Brief for Appellant at 15-16.

At the close of the State's case, discussion was had between the court and counsel as to whether a lesser-included offense instruction would be given. That was around midmorning on October 31, 1985. Following that conference, defendant put on his case and rested, after which a recess was declared at 10:46 a.m., until 1:52 p.m. It was at the instruction conference held that afternoon that the court declared its intention to give the lesser-included offense instructions. Although defense counsel objected, he did not ask for leave to withdraw his rest and adduce further evidence consistent with a defense to attempted assault, which only would have required the defendant himself to testify that no assault occurred. This would not have prejudiced his claimed defense that the victim had not suffered "serious bodily injury."

If the failure to have the defendant testify was a part of trial strategy, the fact that such strategy proved unsuccessful would not sustain a finding of ineffectiveness of counsel. State v. Fries, 224 Neb. 482, 398 N.W.2d 702 (1987). Furthermore, the evidence of guilt in this case was so overwhelming as to result in no prejudice. See State v. Rubek, 225 Neb. 477, 406 N.W.2d 130 (1987).

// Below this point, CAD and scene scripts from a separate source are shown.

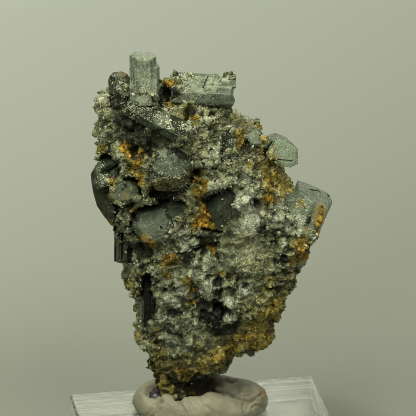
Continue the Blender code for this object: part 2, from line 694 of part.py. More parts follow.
    for i in range(count):
        ang = 2 * math.pi * i / count
        x = mid_x + half_x * math.cos(ang)
        y = mid_y + half_y * math.sin(ang)
        front = max(0.0, -math.sin(ang))
        lump(x, y, 4.5, 4.4, 5.9 + 2.2 * front + rng.uniform(-0.3, 0.3))
    for x, y, rx, ry, top in ((-3.3, 17.4, 14.0, 8.6, 3.2), (5.5, 19.5, 7.5, 7.0, 5.6),
                              (10.0, 17.5, 4.5, 6.5, 6.6), (-15.5, 17.0, 4.5, 6.5, 6.0)):
        lump(x, y, rx, ry, top)
    lumps = object_from_bmesh("putty", bm)
    remesh = lumps.modifiers.new("fuse", 'REMESH')
    remesh.mode = 'VOXEL'
    remesh.voxel_size = PUTTY_VOXEL * MM
    remesh.adaptivity = 0.0
    smooth = lumps.modifiers.new("soften", 'SMOOTH')
    smooth.factor = 0.5
    smooth.iterations = 2
    thin = lumps.modifiers.new("thin", 'DECIMATE')
    thin.ratio = PUTTY_KEEP
    bm = bmesh.new()
    bmesh.ops.create_cube(bm, size=1.0, matrix=Matrix.Translation((0, 0, PUTTY_LOW_Z - 15.0))
                          @ Matrix.Diagonal((90, 90, 30.0, 1.0)))
    boolean(lumps, object_from_bmesh("putty_floor", bm, cutter=True))
    foot = evaluated_bmesh(rock)
    cut = bmesh.ops.bisect_plane(foot, geom=foot.verts[:] + foot.edges[:] + foot.faces[:],
                                 plane_co=(0, 0, 33.0), plane_no=(0, 0, 1), clear_outer=True)
    rim = [g for g in cut["geom_cut"] if isinstance(g, bmesh.types.BMEdge)]
    bmesh.ops.holes_fill(foot, edges=rim, sides=0)
    points = [v.co.copy() for v in foot.verts]
    foot.free()
    low = [p for p in points if p.z < 26.5]
    high = [p for p in points if p.z >= 25.0]
    boolean(lumps, object_from_bmesh("putty_foot_low", hull(grown(low, GAP)), cutter=True))
    boolean(lumps, object_from_bmesh("putty_foot_high", hull(grown(high, GAP)), cutter=True))
    for cutter in sockets["fluorite_foot"]:
        boolean(lumps, cutter)
    apply_shape(lumps, putty_mat)


build()
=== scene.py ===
import math
import random

import bmesh
import bpy
import numpy as np
from mathutils import Matrix, Vector, noise
from mathutils.bvhtree import BVHTree


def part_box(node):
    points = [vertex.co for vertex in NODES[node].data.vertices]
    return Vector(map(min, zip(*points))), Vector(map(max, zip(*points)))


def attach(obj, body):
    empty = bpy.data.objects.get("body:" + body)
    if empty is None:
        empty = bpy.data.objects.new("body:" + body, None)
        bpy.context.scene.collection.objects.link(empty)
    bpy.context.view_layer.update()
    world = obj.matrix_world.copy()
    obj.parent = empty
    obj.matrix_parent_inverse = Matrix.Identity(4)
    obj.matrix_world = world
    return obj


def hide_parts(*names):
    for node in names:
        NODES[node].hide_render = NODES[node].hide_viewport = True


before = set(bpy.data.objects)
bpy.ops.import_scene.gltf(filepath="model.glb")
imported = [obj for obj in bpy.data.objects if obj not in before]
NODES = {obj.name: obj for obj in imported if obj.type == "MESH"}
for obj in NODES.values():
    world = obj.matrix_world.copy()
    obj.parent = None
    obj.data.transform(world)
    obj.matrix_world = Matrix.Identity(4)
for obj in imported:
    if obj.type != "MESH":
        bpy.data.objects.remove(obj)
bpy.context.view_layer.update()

MM = 0.001

# ------------------------------------------------------------------ the sketch grid
# (u, v) counts quarter-millimetre squares on the front, seen 23.3 degrees from
# above; the same grid that the crystals were laid out on.  Millimetres inside.
SIGHT_TILT = math.radians(23.3)
SIGHT_DISTANCE = 1144.0
SIGHT_POINT = np.array([-1.25, 17.0, 74.7])
GRID = 0.25
GRID_MID = 208.0
RIGHT = np.array([1.0, 0.0, 0.0])
UPWARD = np.array([0.0, math.sin(SIGHT_TILT), math.cos(SIGHT_TILT)])
AWAY = np.array([0.0, math.cos(SIGHT_TILT), -math.sin(SIGHT_TILT)])
EYE = SIGHT_POINT - AWAY * SIGHT_DISTANCE


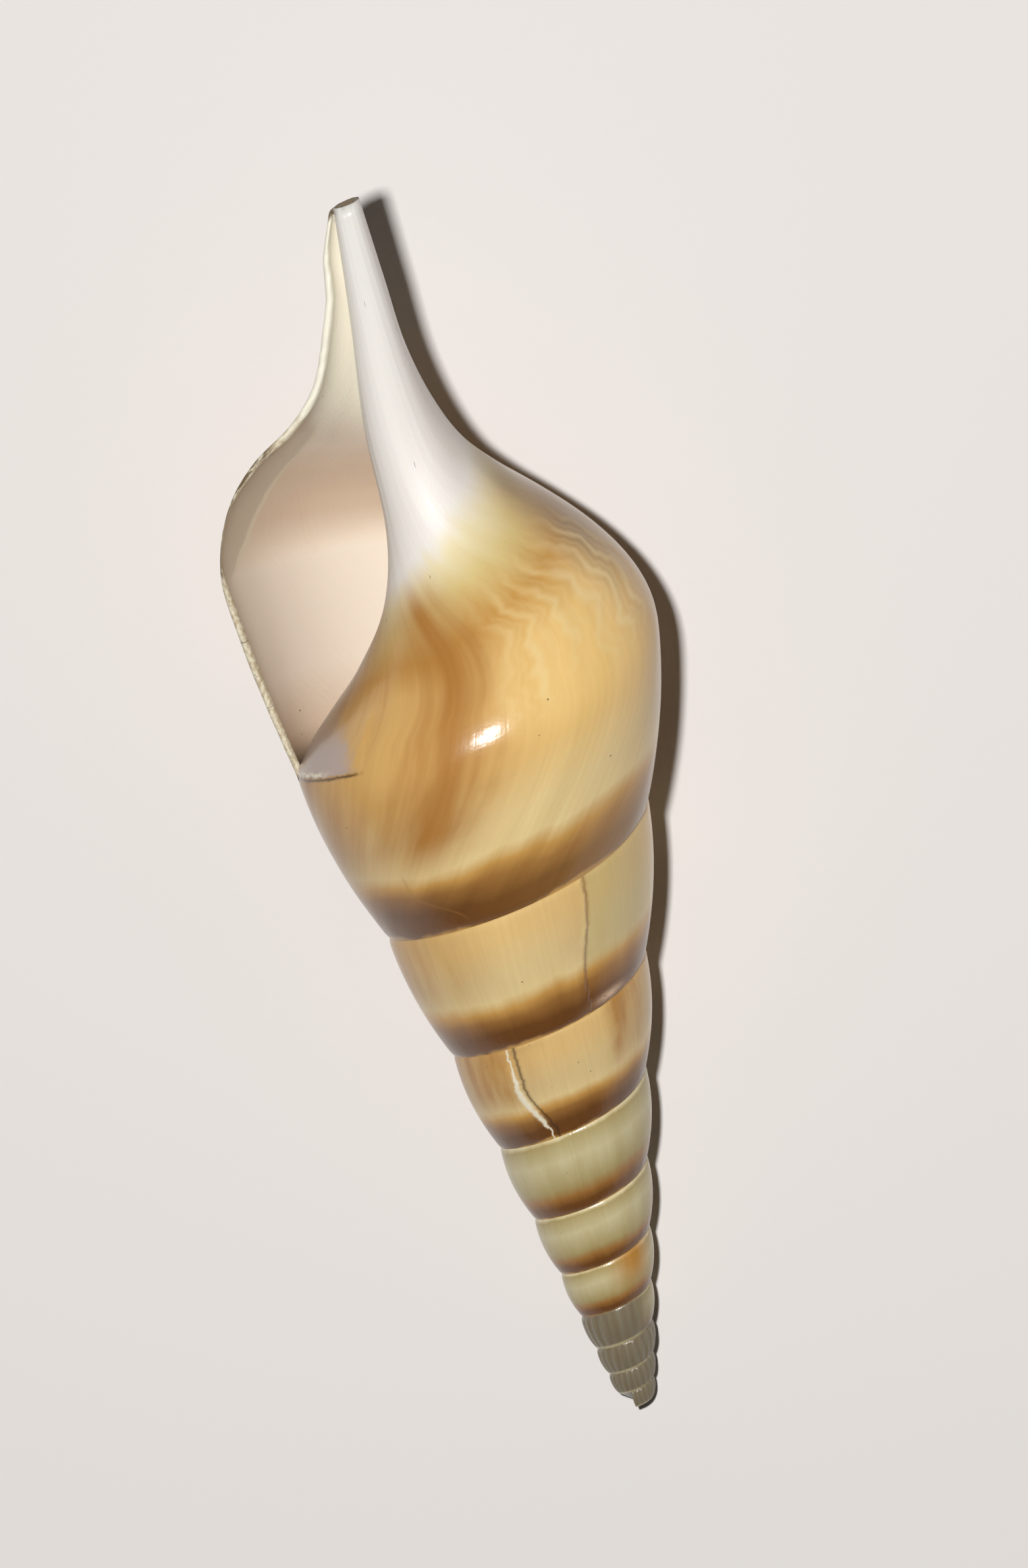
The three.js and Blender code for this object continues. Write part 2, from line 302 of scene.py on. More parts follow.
def relief(turn, s):
    """All of the relief at a place: growth lines, ridges, ribs, scars, callus and sutures."""
    side = window(s, 0, 1, SIDE_MARGIN)
    keep = np.where(s > 1, smooth_step((turn + 1.0) / 0.04), side)
    if turn > -1:
        keep = np.where(s > 0.5, smooth_step((turn + 1.0) / 0.04), side)
    line = growth_line(turn, s)
    size = GROWTH ** (turn / 2)
    height = keep * size * (0.030 * noise(line * 21, 1) + 0.022 * noise(line * 53, 2))
    height += keep * size * 0.05 * noise(turn * 5, s * 2 + 40)
    height += ridges(turn, s)
    if turn < RIB_START:
        ribbed = smooth_step((RIB_START - turn) / 0.3) * GROWTH ** ((turn - RIB_START) / 2)
        rib = (0.5 + 0.5 * math.cos(2 * np.pi * RIBS * turn)) ** 1.4 - 0.4
        height += RIB_HEIGHT * ribbed * rib * window(s, 0, 1, 0.16)
    if -3 < turn < -2.4:
        height += healed(turn, long_scar(s), 0.24, 0.05) * side
    if -1.9 < turn < -1.3:
        height += healed(turn, fine_scar(s), 0.17, 0.02) * side
    if -1.1 < turn < -0.8:
        height += callus(turn, s) * (s > 1)
    height += groove(turn, 1 - s / GROOVE_REACH)
    above = groove(turn + 1, 1 - (1 - s) / GROOVE_REACH)
    below = groove(turn + 1, 1 - (s - 1) / 0.03)
    return height + np.where(s <= 1, above, below)


def direction_along(section, s):
    """The outline's direction at s, of length 1."""
    along = section.at(np.minimum(s + SLOPE_STEP, 2)) - section.at(np.maximum(s - SLOPE_STEP, 0))
    return along / np.linalg.norm(along, axis=1)[:, None]


def rounded(section, turn, s):
    """The outline with the last whorl's shoulder eased where its side meets its base."""
    points = section.at(s)
    if turn <= -1:
        return points
    offsets = np.linspace(-SHOULDER_REACH, SHOULDER_REACH, 9)
    shares = SHOULDER_REACH * 1.1 - np.abs(offsets)
    eased = sum(section.at(np.clip(s + o, 0, 2)) * w for o, w in zip(offsets, shares)) / shares.sum()
    amount = smooth_step((turn + 1) / 0.15) * np.exp(-(((s - 1.02) / 0.25) ** 2))
    return points + (eased - points) * amount[:, None]


def surface_outline(section, turn, s):
    """The outside with its relief. On a whorl's side it stands straight out from the axis."""
    points = rounded(section, turn, s)
    along = direction_along(section, s)
    normal = np.stack([-along[:, 1], along[:, 0]], 1)
    leaning = smooth_step((s - 1) / 0.1)[:, None]
    out = normal * leaning + np.array([0, 1]) * (1 - leaning)
    return points + out * relief(turn, s)[:, None]


# ---- The hollow ----

def wall_thickness(turn):
    """Thin at the lip, thicker behind it, and thinner again further up the spire."""
    rise = smooth_step(-turn / THICKENING_TURNS)
    return (LIP_THICKNESS + (WALL_THICKNESS - LIP_THICKNESS) * rise) * WALL_GROWTH ** turn


def floor_range(turn, floor):
    """Where the hollow starts and ends on the whorl before, in s."""
    if turn == 0:
        return 1.0, 2.0
    reach = CORNER_REACH * wall_thickness(turn) * smooth_step(-turn / THICKENING_TURNS)
    closed = CANAL_FILLED * smooth_step(-turn / CANAL_CLOSING_TURNS)
    return floor.s_at(suture(turn)[0] + reach), 2 - closed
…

In seeking postconviction relief, the defendant must show that there is a reasonable probability that but for the attorney's error the result would have been different. State v. Rivers, 226 Neb. 353, 411 N.W.2d 350 (1987). Even assuming counsel erred or was prevented by the court from providing effective assistance, neither of which we find, defendant has *790 fallen far short of establishing a reasonable probability that but for either situation, the result would have been different.

The judgment of the district court is affirmed.